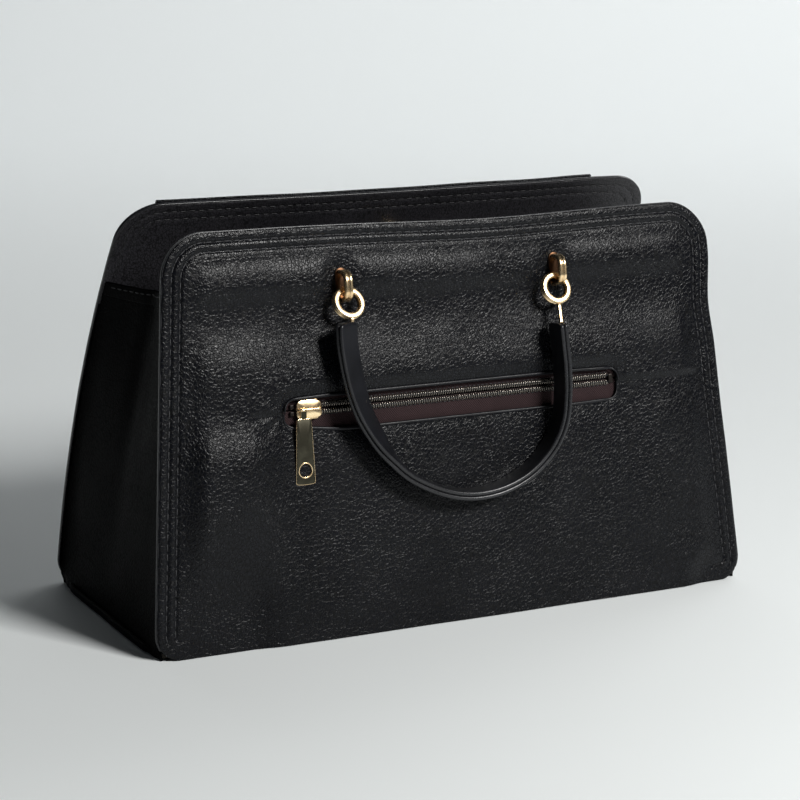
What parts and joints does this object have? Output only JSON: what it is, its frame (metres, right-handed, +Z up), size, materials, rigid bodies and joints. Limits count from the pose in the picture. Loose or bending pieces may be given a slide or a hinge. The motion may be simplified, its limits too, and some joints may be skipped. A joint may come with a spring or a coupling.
{
  "type": "satchel bag",
  "caption": "Trapezoid satchel of pebbled leather with open top, gusseted ends, outer zip pocket and swinging U handles on metal rings.",
  "frame": {"origin": "on the floor under the middle of the base, halfway between the two ends", "axes": "+X along the width, -Y out of the wall with the zip pocket, +Z up"},
  "size_m": [0.3604, 0.1617, 0.2194],
  "materials": {
    "black_leather": "pebbled black leather, soft sheen",
    "lining_cloth": "plain woven dark lining",
    "stiffener_board": "pressed fibre board",
    "gold_hardware": "polished light gold plating",
    "backing_steel": "plain plated steel",
    "zip_tape": "woven brown-black tape",
    "zip_coil": "dark metallic coil"
  },
  "bodies": {
    "bag": {"rear_panel": "black_leather", "front_panel": "black_leather", "rear_facing": "black_leather", "front_facing": "black_leather", "front_yoke": "black_leather", "left_gusset": "black_leather", "right_gusset": "black_leather", "left_gusset_hem": "black_leather", "right_gusset_hem": "black_leather", "base_panel": "black_leather", "left_base_rim": "black_leather", "right_base_rim": "black_leather", "pocket_welt": "black_leather", "rear_lining": "lining_cloth", "front_lining": "lining_cloth", "left_gusset_lining": "lining_cloth", "right_gusset_lining": "lining_cloth", "base_lining": "lining_cloth", "pocket_pouch": "lining_cloth", "rear_board": "stiffener_board", "front_board": "stiffener_board", "base_board": "stiffener_board", "rear_loops": "gold_hardware", "rear_loop_plates": "gold_hardware", "front_loops": "gold_hardware", "front_loop_plates": "gold_hardware", "pocket_stops": "gold_hardware", "snap_socket": "gold_hardware", "snap_stud": "gold_hardware", "rear_loop_washers": "backing_steel", "front_loop_washers": "backing_steel", "snap_backings": "backing_steel", "pocket_tape_upper": "zip_tape", "pocket_tape_lower": "zip_tape", "pocket_coil_upper": "zip_coil", "pocket_coil_lower": "zip_coil"},
    "rear_handle": {"rear_handle_rings": "gold_hardware", "rear_handle_outer": "black_leather", "rear_handle_inner": "black_leather"},
    "front_handle": {"front_handle_rings": "gold_hardware", "front_handle_outer": "black_leather", "front_handle_inner": "black_leather"},
    "zip_slider": {"pocket_slider": "gold_hardware"},
    "zip_puller": {"pocket_puller": "gold_hardware"}
  },
  "joints": [
    {"name": "rear_handle_swing", "type": "hinge", "parent": "bag", "child": "rear_handle", "pos_m": [0, -0.04224, 0.18144], "axis": [-1, 0, 0], "range_deg": [0, 150]},
    {"name": "front_handle_swing", "type": "hinge", "parent": "bag", "child": "front_handle", "pos_m": [0, 0.04049, 0.19329], "axis": [1, 0, 0], "range_deg": [0, 150]},
    {"name": "pocket_zip_slide", "type": "slide", "parent": "bag", "child": "zip_slider", "axis": [1, 0, 0], "range_m": [0, 0.175]},
    {"name": "pocket_puller_swing", "type": "hinge", "parent": "zip_slider", "child": "zip_puller", "pos_m": [-0.092, -0.05197, 0.12011], "axis": [-1, 0, 0], "range_deg": [0, 170]}
  ]
}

GIVEN PROBLEM: Give back each line above precisely as it stands.

CORRECT RESPONSE:
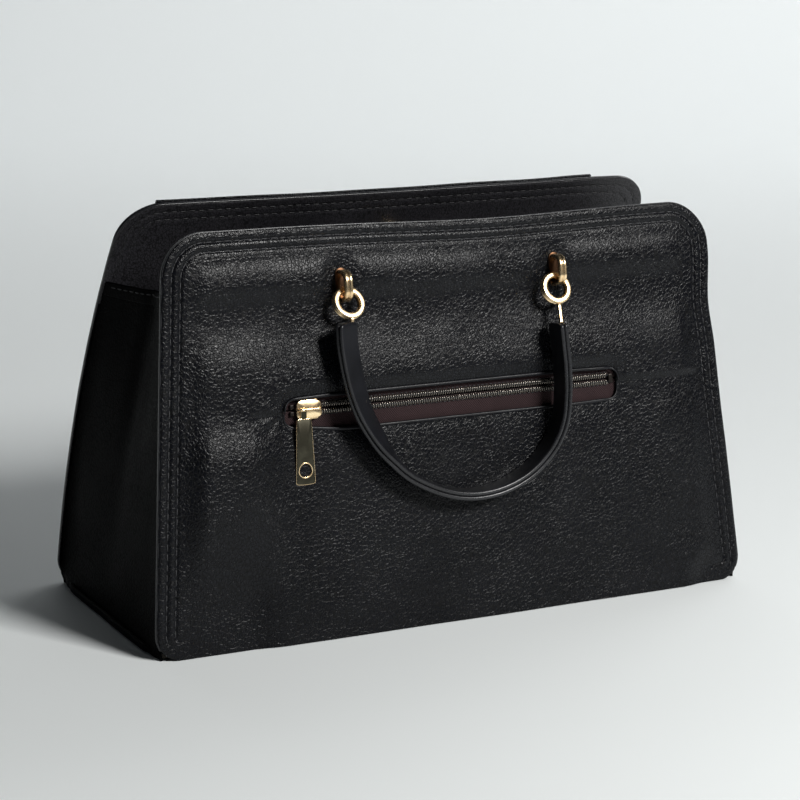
What parts and joints does this object have? Output only JSON: what it is, its frame (metres, right-handed, +Z up), size, materials, rigid bodies and joints. Limits count from the pose in the picture. Loose or bending pieces may be given a slide or a hinge. The motion may be simplified, its limits too, and some joints may be skipped. A joint may come with a spring or a coupling.
{
  "type": "satchel bag",
  "caption": "Trapezoid satchel of pebbled leather with open top, gusseted ends, outer zip pocket and swinging U handles on metal rings.",
  "frame": {"origin": "on the floor under the middle of the base, halfway between the two ends", "axes": "+X along the width, -Y out of the wall with the zip pocket, +Z up"},
  "size_m": [0.3604, 0.1617, 0.2194],
  "materials": {
    "black_leather": "pebbled black leather, soft sheen",
    "lining_cloth": "plain woven dark lining",
    "stiffener_board": "pressed fibre board",
    "gold_hardware": "polished light gold plating",
    "backing_steel": "plain plated steel",
    "zip_tape": "woven brown-black tape",
    "zip_coil": "dark metallic coil"
  },
  "bodies": {
    "bag": {"rear_panel": "black_leather", "front_panel": "black_leather", "rear_facing": "black_leather", "front_facing": "black_leather", "front_yoke": "black_leather", "left_gusset": "black_leather", "right_gusset": "black_leather", "left_gusset_hem": "black_leather", "right_gusset_hem": "black_leather", "base_panel": "black_leather", "left_base_rim": "black_leather", "right_base_rim": "black_leather", "pocket_welt": "black_leather", "rear_lining": "lining_cloth", "front_lining": "lining_cloth", "left_gusset_lining": "lining_cloth", "right_gusset_lining": "lining_cloth", "base_lining": "lining_cloth", "pocket_pouch": "lining_cloth", "rear_board": "stiffener_board", "front_board": "stiffener_board", "base_board": "stiffener_board", "rear_loops": "gold_hardware", "rear_loop_plates": "gold_hardware", "front_loops": "gold_hardware", "front_loop_plates": "gold_hardware", "pocket_stops": "gold_hardware", "snap_socket": "gold_hardware", "snap_stud": "gold_hardware", "rear_loop_washers": "backing_steel", "front_loop_washers": "backing_steel", "snap_backings": "backing_steel", "pocket_tape_upper": "zip_tape", "pocket_tape_lower": "zip_tape", "pocket_coil_upper": "zip_coil", "pocket_coil_lower": "zip_coil"},
    "rear_handle": {"rear_handle_rings": "gold_hardware", "rear_handle_outer": "black_leather", "rear_handle_inner": "black_leather"},
    "front_handle": {"front_handle_rings": "gold_hardware", "front_handle_outer": "black_leather", "front_handle_inner": "black_leather"},
    "zip_slider": {"pocket_slider": "gold_hardware"},
    "zip_puller": {"pocket_puller": "gold_hardware"}
  },
  "joints": [
    {"name": "rear_handle_swing", "type": "hinge", "parent": "bag", "child": "rear_handle", "pos_m": [0, -0.04224, 0.18144], "axis": [-1, 0, 0], "range_deg": [0, 150]},
    {"name": "front_handle_swing", "type": "hinge", "parent": "bag", "child": "front_handle", "pos_m": [0, 0.04049, 0.19329], "axis": [1, 0, 0], "range_deg": [0, 150]},
    {"name": "pocket_zip_slide", "type": "slide", "parent": "bag", "child": "zip_slider", "axis": [1, 0, 0], "range_m": [0, 0.175]},
    {"name": "pocket_puller_swing", "type": "hinge", "parent": "zip_slider", "child": "zip_puller", "pos_m": [-0.092, -0.05197, 0.12011], "axis": [-1, 0, 0], "range_deg": [0, 170]}
  ]
}